(Scripts that build objects)
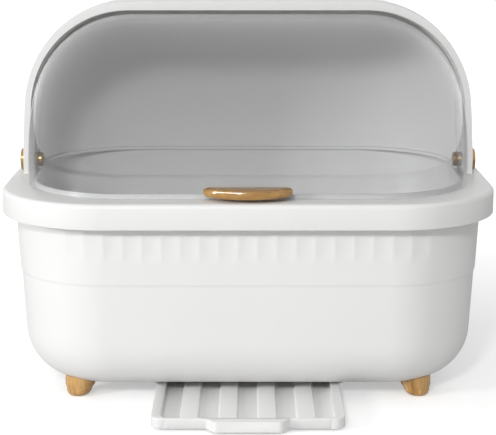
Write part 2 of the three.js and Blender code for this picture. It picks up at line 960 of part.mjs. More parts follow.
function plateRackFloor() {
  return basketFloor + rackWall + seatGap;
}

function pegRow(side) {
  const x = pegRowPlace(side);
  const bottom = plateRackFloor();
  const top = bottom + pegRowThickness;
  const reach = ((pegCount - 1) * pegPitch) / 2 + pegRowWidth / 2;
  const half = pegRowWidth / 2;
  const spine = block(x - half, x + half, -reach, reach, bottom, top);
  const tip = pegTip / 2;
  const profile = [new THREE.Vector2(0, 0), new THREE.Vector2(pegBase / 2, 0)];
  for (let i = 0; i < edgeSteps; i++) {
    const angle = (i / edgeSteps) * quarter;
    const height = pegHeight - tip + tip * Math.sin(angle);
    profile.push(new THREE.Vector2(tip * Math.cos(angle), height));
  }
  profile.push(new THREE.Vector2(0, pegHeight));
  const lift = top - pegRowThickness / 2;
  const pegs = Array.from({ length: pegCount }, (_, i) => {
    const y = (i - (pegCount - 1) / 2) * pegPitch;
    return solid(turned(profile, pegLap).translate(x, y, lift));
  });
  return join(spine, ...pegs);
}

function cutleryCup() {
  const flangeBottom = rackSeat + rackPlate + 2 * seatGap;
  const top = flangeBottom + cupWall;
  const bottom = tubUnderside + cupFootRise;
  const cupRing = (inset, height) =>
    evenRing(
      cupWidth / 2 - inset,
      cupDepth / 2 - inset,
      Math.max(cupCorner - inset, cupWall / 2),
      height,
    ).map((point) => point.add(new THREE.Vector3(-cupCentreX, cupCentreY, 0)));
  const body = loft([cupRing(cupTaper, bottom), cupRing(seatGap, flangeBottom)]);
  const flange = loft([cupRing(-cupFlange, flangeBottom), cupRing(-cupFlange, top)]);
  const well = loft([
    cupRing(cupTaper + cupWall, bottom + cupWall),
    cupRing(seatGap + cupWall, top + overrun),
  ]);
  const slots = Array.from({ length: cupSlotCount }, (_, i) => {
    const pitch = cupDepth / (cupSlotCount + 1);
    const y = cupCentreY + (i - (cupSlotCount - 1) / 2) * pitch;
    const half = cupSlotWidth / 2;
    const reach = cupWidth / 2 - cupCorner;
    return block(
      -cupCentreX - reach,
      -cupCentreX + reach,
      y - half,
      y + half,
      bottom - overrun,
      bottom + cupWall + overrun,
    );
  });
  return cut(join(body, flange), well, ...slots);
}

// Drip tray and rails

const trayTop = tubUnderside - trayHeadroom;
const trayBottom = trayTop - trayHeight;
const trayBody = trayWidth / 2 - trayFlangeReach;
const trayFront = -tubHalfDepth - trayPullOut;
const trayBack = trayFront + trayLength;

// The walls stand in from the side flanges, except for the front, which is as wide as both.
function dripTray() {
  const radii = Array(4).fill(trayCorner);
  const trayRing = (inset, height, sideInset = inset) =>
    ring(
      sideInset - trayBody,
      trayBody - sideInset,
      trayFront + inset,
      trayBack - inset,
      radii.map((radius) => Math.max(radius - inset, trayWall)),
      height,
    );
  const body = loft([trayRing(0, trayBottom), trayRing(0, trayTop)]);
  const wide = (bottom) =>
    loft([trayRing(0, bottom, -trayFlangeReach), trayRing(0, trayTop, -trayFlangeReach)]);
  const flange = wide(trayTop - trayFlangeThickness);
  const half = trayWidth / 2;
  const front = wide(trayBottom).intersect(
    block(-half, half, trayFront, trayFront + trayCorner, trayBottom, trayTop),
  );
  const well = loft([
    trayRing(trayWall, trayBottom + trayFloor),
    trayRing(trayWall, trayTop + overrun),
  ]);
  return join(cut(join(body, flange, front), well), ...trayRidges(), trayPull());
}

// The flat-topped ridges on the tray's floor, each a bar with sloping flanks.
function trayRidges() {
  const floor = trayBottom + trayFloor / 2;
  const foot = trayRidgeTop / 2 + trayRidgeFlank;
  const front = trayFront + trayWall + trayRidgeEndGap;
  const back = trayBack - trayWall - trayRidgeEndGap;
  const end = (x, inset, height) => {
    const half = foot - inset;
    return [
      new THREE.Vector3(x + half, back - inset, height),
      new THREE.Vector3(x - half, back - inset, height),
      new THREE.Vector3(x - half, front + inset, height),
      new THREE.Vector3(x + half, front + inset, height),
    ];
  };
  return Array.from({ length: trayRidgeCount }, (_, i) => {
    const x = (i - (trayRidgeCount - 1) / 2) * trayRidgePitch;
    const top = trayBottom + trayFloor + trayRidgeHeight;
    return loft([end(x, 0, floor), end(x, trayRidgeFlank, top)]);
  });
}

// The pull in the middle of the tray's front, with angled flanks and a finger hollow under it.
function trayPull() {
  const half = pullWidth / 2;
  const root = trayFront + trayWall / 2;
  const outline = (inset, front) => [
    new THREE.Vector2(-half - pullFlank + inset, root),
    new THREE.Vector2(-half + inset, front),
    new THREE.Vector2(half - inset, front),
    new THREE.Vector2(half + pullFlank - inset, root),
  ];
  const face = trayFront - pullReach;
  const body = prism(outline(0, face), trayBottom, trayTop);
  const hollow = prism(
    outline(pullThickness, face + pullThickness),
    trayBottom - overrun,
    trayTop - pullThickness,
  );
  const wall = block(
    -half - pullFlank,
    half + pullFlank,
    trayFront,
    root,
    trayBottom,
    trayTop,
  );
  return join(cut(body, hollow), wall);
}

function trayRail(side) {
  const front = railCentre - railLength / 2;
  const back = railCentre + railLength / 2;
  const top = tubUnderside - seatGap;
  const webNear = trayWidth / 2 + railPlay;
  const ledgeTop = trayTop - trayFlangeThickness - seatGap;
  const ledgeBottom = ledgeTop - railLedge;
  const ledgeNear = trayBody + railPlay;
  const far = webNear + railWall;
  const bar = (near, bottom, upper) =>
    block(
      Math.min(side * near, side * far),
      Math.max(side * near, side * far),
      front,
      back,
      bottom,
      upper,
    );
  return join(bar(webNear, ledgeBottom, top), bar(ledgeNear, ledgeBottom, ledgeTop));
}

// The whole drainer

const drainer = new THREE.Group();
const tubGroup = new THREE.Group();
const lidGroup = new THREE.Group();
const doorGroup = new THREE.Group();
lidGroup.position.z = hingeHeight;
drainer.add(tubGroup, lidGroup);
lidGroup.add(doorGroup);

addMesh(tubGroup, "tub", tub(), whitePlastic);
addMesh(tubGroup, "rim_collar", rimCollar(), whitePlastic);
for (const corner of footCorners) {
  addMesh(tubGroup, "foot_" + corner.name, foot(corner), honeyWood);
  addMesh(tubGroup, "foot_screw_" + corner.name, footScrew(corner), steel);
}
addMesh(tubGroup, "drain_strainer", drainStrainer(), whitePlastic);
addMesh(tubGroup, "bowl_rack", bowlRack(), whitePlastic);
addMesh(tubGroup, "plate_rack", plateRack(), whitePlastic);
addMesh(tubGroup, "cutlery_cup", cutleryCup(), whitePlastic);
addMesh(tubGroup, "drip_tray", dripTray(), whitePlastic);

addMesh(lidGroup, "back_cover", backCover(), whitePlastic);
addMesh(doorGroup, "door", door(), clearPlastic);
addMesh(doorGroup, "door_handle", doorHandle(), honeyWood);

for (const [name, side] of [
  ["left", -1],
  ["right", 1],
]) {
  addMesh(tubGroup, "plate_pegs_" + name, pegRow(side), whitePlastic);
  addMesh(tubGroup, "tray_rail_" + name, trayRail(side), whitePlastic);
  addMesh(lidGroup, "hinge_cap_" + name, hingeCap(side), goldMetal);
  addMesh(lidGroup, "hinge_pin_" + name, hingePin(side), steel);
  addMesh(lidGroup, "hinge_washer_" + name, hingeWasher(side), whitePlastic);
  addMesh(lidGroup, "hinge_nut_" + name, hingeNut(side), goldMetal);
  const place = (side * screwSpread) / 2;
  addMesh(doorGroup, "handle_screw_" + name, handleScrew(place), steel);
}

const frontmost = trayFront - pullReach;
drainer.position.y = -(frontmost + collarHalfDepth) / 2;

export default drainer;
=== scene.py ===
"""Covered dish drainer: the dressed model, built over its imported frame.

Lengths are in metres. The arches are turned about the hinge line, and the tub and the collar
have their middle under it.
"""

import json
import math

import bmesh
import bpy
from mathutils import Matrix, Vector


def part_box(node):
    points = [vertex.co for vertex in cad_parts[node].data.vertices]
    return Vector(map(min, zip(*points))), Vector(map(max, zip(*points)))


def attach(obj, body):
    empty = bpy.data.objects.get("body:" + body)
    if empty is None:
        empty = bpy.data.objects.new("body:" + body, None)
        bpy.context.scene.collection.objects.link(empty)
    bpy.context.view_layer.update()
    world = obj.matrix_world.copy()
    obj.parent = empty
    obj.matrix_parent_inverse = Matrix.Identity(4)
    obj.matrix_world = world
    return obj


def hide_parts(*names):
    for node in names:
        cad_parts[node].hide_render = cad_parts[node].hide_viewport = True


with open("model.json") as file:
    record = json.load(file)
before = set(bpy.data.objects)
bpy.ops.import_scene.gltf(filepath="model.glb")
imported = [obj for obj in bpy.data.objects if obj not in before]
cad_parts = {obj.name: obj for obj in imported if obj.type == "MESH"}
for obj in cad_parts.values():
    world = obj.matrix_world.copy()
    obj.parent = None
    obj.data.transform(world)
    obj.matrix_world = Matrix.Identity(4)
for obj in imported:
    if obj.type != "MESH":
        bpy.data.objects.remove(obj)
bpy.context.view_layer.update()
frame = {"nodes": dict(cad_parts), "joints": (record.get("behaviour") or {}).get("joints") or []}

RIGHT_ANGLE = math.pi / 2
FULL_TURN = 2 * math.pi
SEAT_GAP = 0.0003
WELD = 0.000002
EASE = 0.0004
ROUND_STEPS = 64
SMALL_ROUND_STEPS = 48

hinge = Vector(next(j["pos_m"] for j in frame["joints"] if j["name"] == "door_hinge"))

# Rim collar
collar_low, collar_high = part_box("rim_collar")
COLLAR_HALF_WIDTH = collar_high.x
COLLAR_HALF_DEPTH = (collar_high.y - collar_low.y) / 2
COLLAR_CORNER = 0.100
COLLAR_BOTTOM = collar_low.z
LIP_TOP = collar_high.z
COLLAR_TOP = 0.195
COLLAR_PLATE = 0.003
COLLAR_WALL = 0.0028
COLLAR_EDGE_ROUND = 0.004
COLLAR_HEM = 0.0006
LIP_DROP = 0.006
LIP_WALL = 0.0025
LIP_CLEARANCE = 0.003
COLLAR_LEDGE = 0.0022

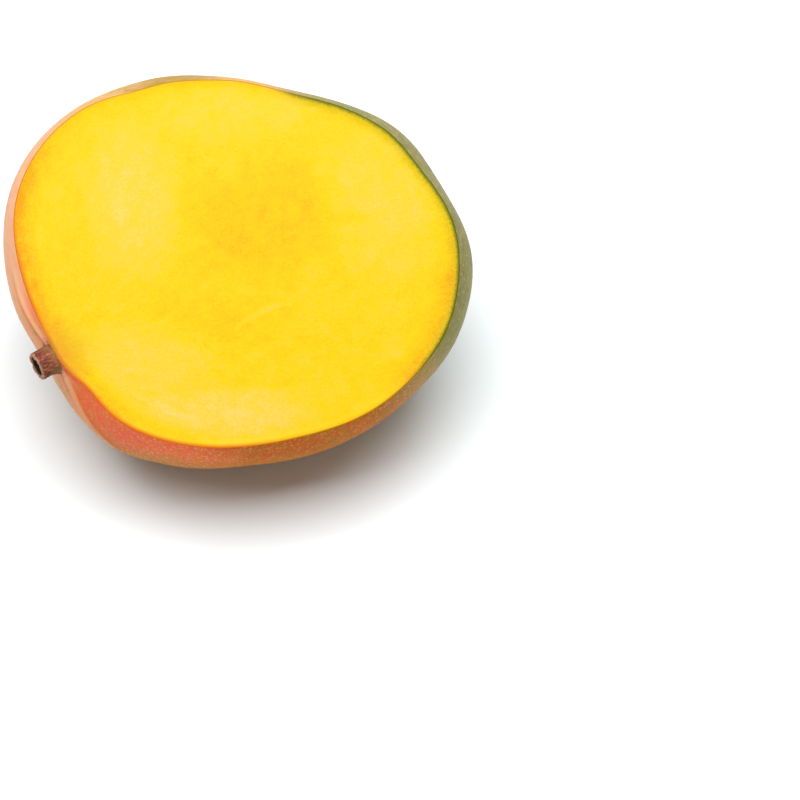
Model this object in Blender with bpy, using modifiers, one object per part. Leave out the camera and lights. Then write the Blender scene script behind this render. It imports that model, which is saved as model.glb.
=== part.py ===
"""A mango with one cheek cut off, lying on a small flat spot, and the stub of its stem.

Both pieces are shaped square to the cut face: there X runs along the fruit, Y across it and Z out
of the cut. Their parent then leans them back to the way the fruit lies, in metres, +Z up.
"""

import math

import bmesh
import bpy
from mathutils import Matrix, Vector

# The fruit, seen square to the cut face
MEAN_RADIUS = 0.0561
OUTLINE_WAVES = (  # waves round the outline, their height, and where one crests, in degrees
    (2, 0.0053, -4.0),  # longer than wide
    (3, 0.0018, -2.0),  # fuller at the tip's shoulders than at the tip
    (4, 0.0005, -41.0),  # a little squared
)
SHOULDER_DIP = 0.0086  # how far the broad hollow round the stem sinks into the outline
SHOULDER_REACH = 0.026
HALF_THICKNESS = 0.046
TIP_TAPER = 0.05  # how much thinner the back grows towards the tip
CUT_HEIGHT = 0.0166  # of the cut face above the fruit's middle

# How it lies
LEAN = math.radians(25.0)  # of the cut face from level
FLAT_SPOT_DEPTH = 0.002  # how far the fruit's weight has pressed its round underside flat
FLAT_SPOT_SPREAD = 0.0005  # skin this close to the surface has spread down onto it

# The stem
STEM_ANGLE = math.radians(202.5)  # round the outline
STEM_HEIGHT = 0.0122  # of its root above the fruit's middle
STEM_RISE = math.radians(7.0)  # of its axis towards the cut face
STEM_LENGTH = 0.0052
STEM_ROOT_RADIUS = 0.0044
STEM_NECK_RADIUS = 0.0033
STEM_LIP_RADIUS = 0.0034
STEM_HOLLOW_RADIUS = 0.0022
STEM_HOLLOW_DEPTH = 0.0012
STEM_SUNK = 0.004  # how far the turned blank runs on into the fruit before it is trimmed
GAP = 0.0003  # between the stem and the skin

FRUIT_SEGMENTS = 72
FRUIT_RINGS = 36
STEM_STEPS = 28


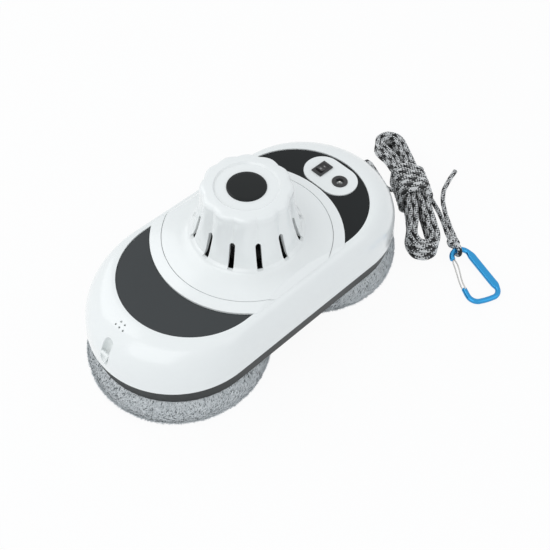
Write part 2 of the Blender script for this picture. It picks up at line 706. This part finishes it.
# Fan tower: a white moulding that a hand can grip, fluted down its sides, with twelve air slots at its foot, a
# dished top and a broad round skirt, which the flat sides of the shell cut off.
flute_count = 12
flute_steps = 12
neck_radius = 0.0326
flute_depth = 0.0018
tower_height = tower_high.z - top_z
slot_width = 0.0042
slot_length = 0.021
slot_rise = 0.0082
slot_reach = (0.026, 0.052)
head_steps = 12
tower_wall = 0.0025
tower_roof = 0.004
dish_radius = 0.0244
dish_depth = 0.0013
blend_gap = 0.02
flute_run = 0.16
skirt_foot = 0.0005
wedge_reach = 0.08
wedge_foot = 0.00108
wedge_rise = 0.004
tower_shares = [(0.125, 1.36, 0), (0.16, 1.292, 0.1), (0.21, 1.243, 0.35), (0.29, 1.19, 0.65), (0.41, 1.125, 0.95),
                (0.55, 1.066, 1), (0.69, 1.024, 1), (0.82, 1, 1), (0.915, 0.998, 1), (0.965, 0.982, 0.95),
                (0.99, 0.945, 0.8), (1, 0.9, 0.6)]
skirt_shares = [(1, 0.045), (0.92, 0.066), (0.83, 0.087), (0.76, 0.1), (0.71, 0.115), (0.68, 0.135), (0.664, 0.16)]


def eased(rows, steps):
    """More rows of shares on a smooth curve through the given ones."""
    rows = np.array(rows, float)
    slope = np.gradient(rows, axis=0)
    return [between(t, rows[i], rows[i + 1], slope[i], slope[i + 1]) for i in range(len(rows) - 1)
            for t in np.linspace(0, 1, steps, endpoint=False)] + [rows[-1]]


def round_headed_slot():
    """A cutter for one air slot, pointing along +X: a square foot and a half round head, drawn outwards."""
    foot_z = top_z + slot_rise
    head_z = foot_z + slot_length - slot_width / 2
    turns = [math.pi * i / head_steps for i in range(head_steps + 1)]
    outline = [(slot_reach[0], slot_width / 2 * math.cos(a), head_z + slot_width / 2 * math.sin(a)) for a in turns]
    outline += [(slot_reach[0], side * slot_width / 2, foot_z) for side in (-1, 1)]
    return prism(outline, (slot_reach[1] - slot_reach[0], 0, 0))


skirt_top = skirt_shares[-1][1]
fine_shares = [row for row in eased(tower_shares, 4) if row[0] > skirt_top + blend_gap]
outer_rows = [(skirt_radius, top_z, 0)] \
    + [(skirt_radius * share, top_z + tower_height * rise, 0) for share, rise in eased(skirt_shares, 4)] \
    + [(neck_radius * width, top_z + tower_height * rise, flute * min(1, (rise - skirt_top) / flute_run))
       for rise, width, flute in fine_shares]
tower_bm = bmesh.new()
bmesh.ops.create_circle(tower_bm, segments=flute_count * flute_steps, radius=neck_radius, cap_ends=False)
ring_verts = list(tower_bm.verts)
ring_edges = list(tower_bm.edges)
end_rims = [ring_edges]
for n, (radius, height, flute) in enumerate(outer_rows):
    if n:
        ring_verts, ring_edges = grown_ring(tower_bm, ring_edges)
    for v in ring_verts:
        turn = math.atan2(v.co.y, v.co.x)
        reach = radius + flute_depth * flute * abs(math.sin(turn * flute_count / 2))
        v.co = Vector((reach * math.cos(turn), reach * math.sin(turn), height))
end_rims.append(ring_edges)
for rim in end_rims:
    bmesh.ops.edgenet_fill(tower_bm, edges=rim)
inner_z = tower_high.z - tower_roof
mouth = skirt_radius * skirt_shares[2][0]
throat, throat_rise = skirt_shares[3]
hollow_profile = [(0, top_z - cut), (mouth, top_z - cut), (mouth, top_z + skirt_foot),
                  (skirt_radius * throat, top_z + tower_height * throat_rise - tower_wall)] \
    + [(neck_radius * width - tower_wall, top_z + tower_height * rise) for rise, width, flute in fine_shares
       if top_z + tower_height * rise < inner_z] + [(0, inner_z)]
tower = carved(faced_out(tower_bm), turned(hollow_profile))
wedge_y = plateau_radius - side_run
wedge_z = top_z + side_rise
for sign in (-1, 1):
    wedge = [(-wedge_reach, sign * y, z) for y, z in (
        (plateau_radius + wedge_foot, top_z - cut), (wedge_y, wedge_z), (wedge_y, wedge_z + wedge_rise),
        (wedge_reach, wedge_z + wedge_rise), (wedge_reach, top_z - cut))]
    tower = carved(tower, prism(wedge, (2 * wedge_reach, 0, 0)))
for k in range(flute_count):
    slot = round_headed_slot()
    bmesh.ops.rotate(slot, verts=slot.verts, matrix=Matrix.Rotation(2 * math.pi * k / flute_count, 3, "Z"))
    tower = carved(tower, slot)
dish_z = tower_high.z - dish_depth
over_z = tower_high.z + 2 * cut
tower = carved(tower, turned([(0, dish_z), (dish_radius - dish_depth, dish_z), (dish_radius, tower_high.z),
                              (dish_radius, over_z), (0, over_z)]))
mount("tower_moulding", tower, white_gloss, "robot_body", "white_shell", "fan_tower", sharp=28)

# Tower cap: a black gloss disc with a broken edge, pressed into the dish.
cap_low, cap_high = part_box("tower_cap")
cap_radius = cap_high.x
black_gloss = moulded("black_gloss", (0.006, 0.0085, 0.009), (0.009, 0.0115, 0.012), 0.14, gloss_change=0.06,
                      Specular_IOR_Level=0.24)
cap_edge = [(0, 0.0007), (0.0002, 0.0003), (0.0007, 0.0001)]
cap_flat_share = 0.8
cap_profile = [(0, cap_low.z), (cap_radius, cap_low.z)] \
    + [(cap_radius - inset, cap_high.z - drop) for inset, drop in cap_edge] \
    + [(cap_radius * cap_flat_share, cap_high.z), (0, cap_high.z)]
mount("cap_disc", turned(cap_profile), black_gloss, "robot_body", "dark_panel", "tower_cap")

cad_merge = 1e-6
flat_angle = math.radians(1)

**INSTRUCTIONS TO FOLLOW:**
Repeat the span of lines that opens with the line holding "for (const [name, side]" and closes with the line holding "if empty is", exactly as it stands.

**RESPONSE TO THE TASK:**
for (const [name, side] of [
  ["left", -1],
  ["right", 1],
]) {
  addMesh(tubGroup, "plate_pegs_" + name, pegRow(side), whitePlastic);
  addMesh(tubGroup, "tray_rail_" + name, trayRail(side), whitePlastic);
  addMesh(lidGroup, "hinge_cap_" + name, hingeCap(side), goldMetal);
  addMesh(lidGroup, "hinge_pin_" + name, hingePin(side), steel);
  addMesh(lidGroup, "hinge_washer_" + name, hingeWasher(side), whitePlastic);
  addMesh(lidGroup, "hinge_nut_" + name, hingeNut(side), goldMetal);
  const place = (side * screwSpread) / 2;
  addMesh(doorGroup, "handle_screw_" + name, handleScrew(place), steel);
}

const frontmost = trayFront - pullReach;
drainer.position.y = -(frontmost + collarHalfDepth) / 2;

export default drainer;
=== scene.py ===
"""Covered dish drainer: the dressed model, built over its imported frame.

Lengths are in metres. The arches are turned about the hinge line, and the tub and the collar
have their middle under it.
"""

import json
import math

import bmesh
import bpy
from mathutils import Matrix, Vector


def part_box(node):
    points = [vertex.co for vertex in cad_parts[node].data.vertices]
    return Vector(map(min, zip(*points))), Vector(map(max, zip(*points)))


def attach(obj, body):
    empty = bpy.data.objects.get("body:" + body)
    if empty is None:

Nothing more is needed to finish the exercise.